Fisher Sand & Gravel, the North Dakota company responsible for the construction of the wall in Sunland Park, holds a patent (through its subsidiary, General Steel & Supply Company) for a proprietary “concrete forming system” designed to expedite border wall construction. Claiming the technique would allow completion of the entire border wall within six years and under budget, Fisher was one of six companies picked to build a wall prototype in Otay Mesa, California, after the Trump administration’s RFP for border barriers in 2017.

Drawing of a Caterpillar pushing a panel into place
A patent drawing showing a detail of the novel cast-in-place concrete system. (Courtesy AGENCY)

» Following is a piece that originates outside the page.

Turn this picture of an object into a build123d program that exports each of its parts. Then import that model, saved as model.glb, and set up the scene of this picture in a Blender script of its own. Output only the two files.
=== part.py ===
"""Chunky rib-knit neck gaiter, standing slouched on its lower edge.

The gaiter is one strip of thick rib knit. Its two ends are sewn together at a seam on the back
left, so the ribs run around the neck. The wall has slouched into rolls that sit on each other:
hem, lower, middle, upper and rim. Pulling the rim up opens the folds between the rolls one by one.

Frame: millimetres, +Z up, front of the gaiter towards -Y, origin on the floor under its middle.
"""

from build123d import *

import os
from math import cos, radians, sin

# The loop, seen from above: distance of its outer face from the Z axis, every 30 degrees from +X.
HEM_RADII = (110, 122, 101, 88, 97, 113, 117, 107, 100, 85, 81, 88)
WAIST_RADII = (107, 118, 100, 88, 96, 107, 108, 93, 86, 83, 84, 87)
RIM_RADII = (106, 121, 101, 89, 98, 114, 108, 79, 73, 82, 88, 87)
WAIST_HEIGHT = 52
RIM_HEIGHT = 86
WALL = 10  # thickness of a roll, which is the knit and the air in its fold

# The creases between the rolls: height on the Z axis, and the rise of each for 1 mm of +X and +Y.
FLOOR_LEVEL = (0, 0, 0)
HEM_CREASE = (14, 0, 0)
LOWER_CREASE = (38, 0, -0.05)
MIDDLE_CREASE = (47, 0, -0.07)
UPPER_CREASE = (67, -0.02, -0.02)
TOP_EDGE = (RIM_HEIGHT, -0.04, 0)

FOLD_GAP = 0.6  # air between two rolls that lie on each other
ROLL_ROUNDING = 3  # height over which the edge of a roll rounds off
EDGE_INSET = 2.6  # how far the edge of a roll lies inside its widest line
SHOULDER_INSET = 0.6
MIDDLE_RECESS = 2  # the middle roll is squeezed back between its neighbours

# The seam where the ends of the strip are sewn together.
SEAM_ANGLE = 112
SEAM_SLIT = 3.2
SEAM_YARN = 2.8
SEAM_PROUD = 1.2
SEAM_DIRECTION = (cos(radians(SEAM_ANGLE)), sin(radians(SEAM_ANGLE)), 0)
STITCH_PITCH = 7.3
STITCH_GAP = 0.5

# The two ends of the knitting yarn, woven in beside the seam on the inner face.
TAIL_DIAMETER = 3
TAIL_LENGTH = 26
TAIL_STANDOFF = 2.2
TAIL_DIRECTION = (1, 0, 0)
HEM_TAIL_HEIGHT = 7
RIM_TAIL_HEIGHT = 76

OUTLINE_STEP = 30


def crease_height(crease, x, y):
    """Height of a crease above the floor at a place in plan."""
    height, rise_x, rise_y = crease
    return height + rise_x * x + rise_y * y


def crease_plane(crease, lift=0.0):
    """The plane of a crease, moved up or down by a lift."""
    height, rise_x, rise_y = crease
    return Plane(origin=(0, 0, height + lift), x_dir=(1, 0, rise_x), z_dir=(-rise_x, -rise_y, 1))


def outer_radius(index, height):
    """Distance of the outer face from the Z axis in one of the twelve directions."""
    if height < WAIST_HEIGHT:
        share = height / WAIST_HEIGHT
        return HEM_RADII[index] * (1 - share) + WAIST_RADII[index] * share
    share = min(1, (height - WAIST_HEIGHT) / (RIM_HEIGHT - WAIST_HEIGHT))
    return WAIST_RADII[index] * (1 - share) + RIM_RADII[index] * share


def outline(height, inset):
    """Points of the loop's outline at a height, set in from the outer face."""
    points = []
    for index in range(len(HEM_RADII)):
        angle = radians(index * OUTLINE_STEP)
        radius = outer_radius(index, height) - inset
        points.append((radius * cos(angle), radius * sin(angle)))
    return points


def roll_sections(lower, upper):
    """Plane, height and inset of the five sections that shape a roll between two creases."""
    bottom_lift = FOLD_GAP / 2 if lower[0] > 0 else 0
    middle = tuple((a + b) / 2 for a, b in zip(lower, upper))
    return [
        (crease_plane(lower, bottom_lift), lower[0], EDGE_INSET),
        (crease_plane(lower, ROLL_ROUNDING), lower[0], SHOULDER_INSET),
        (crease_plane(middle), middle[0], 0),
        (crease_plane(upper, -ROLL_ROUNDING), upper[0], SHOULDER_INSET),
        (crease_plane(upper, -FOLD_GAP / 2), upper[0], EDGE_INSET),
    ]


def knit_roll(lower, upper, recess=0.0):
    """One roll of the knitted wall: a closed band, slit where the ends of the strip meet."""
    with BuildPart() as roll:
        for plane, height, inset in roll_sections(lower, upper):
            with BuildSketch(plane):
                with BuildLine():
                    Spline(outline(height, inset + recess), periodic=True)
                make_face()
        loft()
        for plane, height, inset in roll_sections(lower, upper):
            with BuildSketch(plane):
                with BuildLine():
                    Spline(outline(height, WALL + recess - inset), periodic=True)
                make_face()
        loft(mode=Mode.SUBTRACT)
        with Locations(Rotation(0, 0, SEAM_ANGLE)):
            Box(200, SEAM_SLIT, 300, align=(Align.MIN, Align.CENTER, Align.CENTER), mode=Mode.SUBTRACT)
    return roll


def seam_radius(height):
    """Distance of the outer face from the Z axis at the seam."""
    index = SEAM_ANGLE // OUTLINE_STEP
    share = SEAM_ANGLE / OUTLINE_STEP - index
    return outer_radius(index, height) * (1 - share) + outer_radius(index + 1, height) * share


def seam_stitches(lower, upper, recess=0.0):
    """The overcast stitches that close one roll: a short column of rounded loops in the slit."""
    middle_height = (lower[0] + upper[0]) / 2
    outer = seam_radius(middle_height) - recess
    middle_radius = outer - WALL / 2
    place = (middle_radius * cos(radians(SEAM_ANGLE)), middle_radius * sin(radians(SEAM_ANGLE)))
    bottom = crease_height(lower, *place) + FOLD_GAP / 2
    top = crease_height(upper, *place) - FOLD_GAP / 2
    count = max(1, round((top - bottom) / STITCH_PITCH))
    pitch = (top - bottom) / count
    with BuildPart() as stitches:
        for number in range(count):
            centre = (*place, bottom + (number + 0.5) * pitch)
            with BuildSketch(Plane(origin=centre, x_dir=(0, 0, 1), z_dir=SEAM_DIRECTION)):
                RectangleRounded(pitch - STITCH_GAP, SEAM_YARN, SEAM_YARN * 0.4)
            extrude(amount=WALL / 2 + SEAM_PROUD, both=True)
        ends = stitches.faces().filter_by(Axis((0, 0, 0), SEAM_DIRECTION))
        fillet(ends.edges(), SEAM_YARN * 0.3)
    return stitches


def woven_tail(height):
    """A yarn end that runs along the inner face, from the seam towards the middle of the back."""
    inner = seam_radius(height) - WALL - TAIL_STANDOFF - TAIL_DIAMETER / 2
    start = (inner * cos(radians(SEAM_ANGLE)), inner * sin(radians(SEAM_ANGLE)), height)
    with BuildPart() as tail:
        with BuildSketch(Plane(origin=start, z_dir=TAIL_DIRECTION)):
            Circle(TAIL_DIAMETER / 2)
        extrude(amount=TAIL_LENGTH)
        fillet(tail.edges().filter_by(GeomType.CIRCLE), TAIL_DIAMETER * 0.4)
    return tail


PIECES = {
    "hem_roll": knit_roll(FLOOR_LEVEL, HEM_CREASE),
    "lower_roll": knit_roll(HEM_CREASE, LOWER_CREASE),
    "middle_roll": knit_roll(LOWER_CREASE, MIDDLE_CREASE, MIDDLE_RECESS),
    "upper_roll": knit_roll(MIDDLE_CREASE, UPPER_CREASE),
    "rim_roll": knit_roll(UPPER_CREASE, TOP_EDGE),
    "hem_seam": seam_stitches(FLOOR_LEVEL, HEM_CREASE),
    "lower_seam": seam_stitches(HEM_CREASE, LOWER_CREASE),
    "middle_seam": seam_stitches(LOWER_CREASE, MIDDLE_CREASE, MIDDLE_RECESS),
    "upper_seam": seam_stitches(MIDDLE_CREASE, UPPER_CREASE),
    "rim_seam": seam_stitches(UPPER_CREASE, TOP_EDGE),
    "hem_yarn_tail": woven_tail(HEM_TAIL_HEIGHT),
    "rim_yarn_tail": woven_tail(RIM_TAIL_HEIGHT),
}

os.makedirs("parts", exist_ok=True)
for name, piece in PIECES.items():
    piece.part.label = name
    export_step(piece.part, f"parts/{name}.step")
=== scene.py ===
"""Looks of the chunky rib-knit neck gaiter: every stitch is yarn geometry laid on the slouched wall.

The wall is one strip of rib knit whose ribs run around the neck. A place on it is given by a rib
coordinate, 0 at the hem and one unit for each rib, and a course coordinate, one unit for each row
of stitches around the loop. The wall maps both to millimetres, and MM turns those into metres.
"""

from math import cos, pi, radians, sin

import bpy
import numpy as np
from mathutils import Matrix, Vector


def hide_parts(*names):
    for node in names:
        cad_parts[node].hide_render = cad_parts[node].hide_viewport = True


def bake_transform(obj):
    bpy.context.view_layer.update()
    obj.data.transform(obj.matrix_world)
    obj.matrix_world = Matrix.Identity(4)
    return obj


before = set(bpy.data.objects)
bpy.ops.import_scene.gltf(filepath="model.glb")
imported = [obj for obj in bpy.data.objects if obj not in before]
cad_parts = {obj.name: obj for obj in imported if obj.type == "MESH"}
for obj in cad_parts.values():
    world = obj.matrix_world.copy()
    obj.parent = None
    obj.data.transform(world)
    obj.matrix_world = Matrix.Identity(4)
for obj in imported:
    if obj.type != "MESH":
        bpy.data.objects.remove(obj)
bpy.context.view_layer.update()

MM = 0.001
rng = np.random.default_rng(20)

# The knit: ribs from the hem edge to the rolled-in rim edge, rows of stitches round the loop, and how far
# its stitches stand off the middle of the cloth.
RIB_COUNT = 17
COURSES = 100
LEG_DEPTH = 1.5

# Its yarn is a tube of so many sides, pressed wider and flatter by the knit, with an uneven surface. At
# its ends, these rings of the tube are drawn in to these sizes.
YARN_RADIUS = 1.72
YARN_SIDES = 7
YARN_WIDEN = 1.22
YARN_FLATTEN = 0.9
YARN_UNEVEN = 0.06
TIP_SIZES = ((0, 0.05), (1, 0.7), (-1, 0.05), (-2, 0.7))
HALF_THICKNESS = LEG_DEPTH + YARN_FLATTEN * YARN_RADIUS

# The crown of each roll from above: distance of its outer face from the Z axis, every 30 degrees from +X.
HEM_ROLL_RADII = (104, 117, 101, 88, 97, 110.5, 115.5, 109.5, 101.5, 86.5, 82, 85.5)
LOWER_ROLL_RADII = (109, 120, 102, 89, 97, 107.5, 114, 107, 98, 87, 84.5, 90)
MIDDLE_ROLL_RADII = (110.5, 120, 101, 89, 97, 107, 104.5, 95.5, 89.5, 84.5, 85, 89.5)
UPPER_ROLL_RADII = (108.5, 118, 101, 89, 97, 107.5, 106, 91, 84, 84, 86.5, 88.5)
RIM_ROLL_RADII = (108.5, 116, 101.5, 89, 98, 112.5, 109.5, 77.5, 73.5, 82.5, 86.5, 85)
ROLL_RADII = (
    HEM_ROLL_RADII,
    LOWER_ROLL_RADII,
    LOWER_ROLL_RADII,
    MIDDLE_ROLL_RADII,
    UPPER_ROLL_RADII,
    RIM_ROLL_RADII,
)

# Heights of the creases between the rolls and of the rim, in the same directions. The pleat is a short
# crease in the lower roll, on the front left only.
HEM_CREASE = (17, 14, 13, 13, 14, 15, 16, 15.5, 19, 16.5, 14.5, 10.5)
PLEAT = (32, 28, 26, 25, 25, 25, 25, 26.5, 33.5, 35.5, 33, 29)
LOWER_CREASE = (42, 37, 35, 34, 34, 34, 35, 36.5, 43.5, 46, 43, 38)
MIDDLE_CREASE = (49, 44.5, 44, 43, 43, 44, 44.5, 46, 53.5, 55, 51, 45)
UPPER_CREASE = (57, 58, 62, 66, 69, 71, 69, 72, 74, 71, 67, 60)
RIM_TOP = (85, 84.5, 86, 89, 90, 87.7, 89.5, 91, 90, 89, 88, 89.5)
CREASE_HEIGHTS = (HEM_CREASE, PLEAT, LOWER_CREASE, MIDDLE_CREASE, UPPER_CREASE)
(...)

Fisher’s concrete-forming patent describes a novel process which capitalizes on modified construction equipment to rapidly form and cure extensive, continuous, cast-in-place concrete panels. At the core of the proposal are modified excavators adapted to traverse mountainous terrain equipped with “quick connect” arm couplers capable of positioning massive steel formwork. The excavators and steel forms, per the patent’s argument, eliminate the need for numerous, labor-intensive ties and bracing that more typical concrete construction would require, while also eliminating the transportation costs and potential breakage associated with positioning individual precast panels.

The steel formwork can be rotated on three axes, controlling for pitch, yaw, and roll, allowing endless adjustments in “attitude, position, and/or orientation,” in rugged borderland terrain. The flexible system allows operators to control the wall section of the barrier, facilitating wall designs of equal thickness, tapered “triangular-shaped” walls, or “any other orientation or configuration.”

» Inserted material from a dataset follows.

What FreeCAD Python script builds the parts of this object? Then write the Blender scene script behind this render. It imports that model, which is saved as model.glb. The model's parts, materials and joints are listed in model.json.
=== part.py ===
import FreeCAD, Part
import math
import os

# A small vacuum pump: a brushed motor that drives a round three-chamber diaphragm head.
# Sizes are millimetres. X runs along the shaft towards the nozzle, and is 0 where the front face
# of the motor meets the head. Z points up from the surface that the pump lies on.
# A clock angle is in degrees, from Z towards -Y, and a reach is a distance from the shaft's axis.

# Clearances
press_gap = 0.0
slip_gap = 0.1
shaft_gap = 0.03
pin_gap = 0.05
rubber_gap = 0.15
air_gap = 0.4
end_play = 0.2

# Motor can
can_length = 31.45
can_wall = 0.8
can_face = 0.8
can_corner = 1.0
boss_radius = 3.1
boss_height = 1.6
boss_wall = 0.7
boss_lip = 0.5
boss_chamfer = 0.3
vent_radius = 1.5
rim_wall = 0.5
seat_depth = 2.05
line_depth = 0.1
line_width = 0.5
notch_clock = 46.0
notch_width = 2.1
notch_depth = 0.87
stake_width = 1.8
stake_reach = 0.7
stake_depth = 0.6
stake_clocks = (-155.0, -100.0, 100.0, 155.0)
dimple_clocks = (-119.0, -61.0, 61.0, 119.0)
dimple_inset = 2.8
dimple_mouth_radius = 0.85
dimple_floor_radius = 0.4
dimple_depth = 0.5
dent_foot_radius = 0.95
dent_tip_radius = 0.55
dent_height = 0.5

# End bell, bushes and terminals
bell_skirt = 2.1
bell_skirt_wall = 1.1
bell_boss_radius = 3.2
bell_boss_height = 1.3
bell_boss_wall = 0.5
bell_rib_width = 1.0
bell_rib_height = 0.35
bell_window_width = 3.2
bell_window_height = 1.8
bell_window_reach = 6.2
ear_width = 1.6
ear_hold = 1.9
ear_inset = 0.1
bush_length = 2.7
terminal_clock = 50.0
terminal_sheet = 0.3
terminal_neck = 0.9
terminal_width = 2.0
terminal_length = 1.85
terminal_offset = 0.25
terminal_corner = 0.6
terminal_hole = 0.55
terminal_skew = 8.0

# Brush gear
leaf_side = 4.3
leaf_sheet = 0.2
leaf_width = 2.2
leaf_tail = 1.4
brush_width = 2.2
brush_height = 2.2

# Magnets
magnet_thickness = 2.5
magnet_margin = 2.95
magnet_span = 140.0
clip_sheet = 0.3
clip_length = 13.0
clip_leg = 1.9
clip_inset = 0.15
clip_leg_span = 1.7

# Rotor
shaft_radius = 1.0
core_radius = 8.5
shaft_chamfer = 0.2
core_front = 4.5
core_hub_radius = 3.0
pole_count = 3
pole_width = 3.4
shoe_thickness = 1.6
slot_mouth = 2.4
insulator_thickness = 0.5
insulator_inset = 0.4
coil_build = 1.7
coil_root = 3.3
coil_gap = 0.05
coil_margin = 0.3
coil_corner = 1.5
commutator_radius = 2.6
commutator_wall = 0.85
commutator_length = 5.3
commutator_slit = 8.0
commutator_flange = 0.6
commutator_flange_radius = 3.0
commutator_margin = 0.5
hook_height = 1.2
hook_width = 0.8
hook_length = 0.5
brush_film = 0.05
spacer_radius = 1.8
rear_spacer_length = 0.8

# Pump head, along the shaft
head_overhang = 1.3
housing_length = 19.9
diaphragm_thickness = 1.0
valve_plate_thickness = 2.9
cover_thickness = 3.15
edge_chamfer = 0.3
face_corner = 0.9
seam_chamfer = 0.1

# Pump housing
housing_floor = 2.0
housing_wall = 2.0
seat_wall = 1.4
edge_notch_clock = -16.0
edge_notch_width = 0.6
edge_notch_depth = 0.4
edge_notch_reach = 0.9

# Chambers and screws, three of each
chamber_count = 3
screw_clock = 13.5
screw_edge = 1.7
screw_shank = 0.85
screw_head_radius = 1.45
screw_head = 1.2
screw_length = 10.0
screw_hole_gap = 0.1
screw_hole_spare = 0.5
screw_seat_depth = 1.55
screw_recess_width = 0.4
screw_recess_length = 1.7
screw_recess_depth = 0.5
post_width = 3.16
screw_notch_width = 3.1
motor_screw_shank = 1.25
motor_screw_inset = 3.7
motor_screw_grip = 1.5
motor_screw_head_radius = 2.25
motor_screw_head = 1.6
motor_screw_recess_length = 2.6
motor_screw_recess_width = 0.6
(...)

Patent drawings show a veritable army of excavators choreographed to position alternating sections of steel formwork with military discipline. As the wall is poured, the edges of completed freestanding sections are incorporated as formwork for infill panels, allowing a nonstop rhythm of pouring and curing along the line. In a self-assured video extolling the virtues of its method, Fisher boasts that its wall, covering the entirety of the land border with Mexico, will protect the U.S. for 150 years to come.

A Customs and Border Protection (CBP) test team evaluated the construction of Fisher’s prototype in Otay Mesa and noted that—along with all concrete prototypes—the proposal would face “extensive” challenges in construction. Its concrete design having failed to procure the elusive border-wall contract, Fisher incorporated much of the same proprietary technology and delivery protocols into a modified steel design.

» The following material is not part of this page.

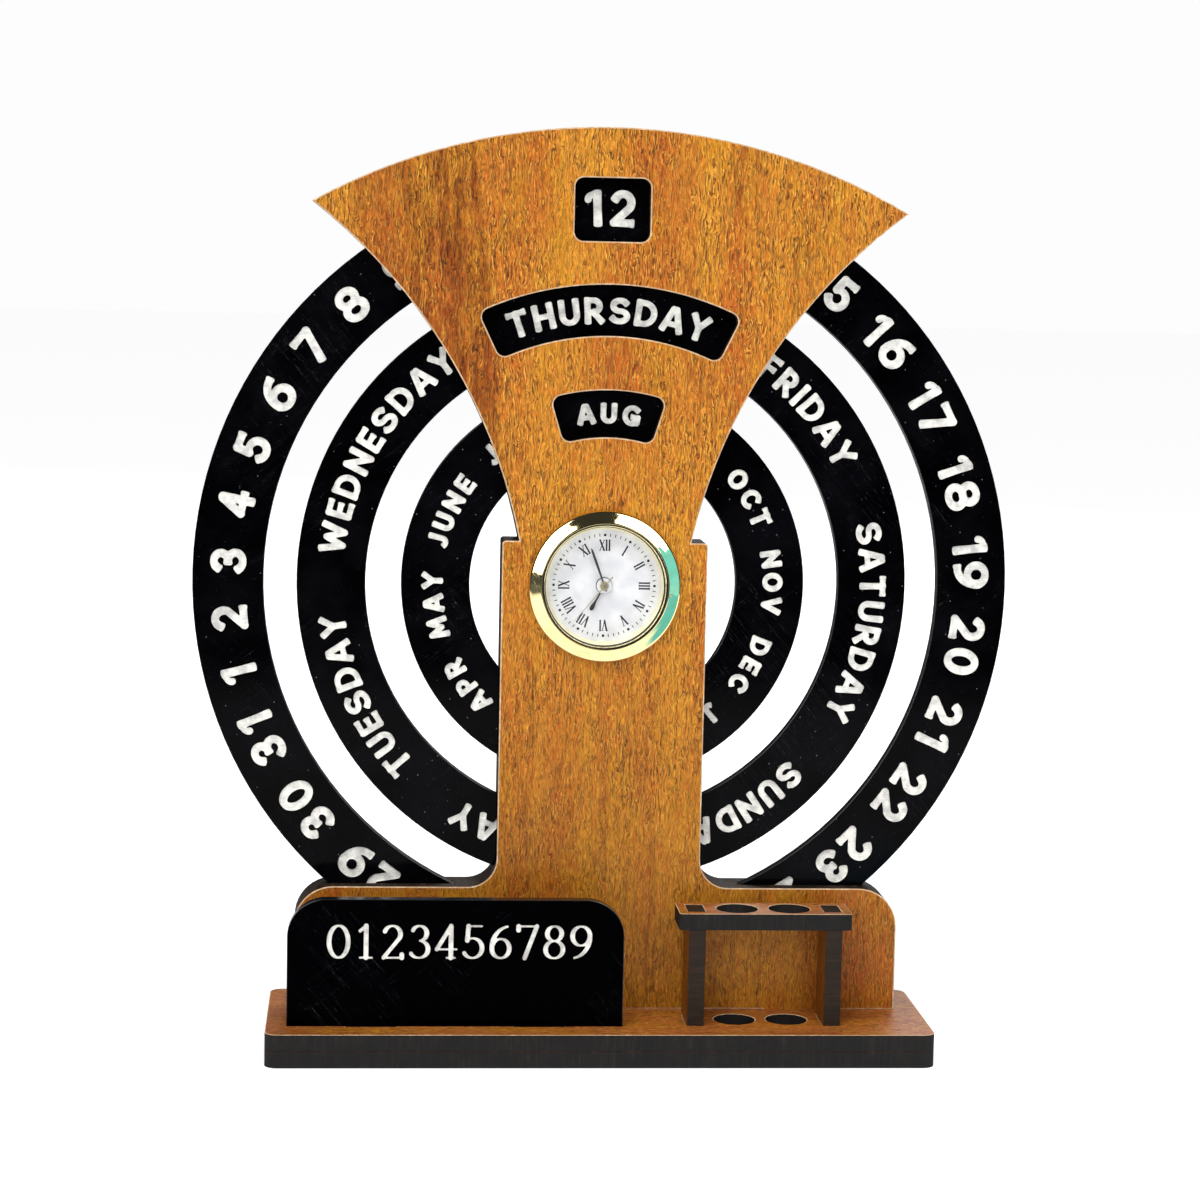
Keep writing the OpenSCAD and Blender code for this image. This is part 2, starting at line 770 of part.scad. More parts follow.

Videos online show Fisher’s technique for construction of a steel bollard fence using a similar process to the one outlined in the concrete-forming patent. Workers first prepare a trench and position a fleet of modified excavators around the site. Instead of positioning metal formwork, the vehicles are outfitted with a custom trussed hanger spanning 56 feet on which workers hang prefabricated sections of bollard fence. The vehicles then position the long sections, drop them into the trench, level and align as necessary, and fix the bollards in a poured concrete foundation.

Unlike the concrete-forming method, which requires excavators to be positioned on both sides of the fence, the steel fence can be erected with machines working from one side only. During demonstrations, the company pointed out that the construction process would not breach the international boundary.

According to Fisher, the bollard-fence hanging system is “patent-pending,” though no record of a new application from Fisher Industries or subsidiaries is yet available on the USPTO database. A remarkably similar design for a “bollard fence” was filed by Neusch Innovations in December 2018 and may be related.

A diagram depicting multiple excavators pushing a wall together
The concrete forming system uses modified construction vehicles and “quick connect” arm couplers that hoist steel formwork. (Courtesy AGENCY)

Company executive Tommy Fisher relentlessly promoted Fisher’s steel design as a faster, cheaper, and better alternative to other techniques, a bold triad of claims given the realities of the construction industry. The Republican donor has aggressively targeted this message to conservative outlets like Fox News, largely gaining the support of border wall advocates, and even Trump himself, whose fervor for the wall Fisher consistently praises. Trump has allegedly tried repeatedly to influence the public bid process by pushing the U.S. Army Corps of Engineers (USACE) to award Fisher the contract, as yet to no avail. Fisher, meanwhile, has demonstrated his construction technique to politicians in Arizona, claiming the tests prove his company capable of building 218 miles of the border wall in one year. Despite the USACE’s negative appraisal of the design and Department of Homeland Security officials’ negative views of the company, Fisher eventually found a partner to build the steel assembly in the privately funded, pro-wall, conservative nonprofit We Build the Wall.

Fisher construction crews descended on Sunland Park over Memorial Day weekend, armed with specially equipped excavators and prefabricated bollard steel fencing. Construction was reported complete ten days later, with about a half-mile of barrier constructed in the formerly pristine environment.

The shocking speed of construction, enabled by Fisher’s proprietary methods and equipment, obscured the project’s significant damage. The new border wall, although built on private property, abuts federal property, and its locked gate blocked entry to the American Diversion Dam, a critical piece of national infrastructure. The International Boundary and Water Commission, the agency that manages waterways on the U.S.–Mexico border, has ordered the gate to remain open to allow for operations and maintenance at the dam.

Photo of a border wall
Detailed view of a border wall section with sidewalk. (Courtesy AGENCY)

Additionally, to create a relatively horizontal cross-section for the border fence appropriate for the company’s method, Fisher filled an existing deep arroyo with 200,000 cubic yards of soil. The effects of this extensive terraforming within a fragile desert ecology are unknown, as the company did not perform an environmental impact assessment. Scientists speculate that much of the disturbed soil was heavily polluted from nearby industry and will precipitate into the Rio Grande, sending more pollutants downstream, mostly into Mexican farms.

While we as architects might resist the border wall itself, we must also respond to the myriad advances in the construction industry which have matured in its wake. Efficiencies must not be gained at the expense of human dignity or lives.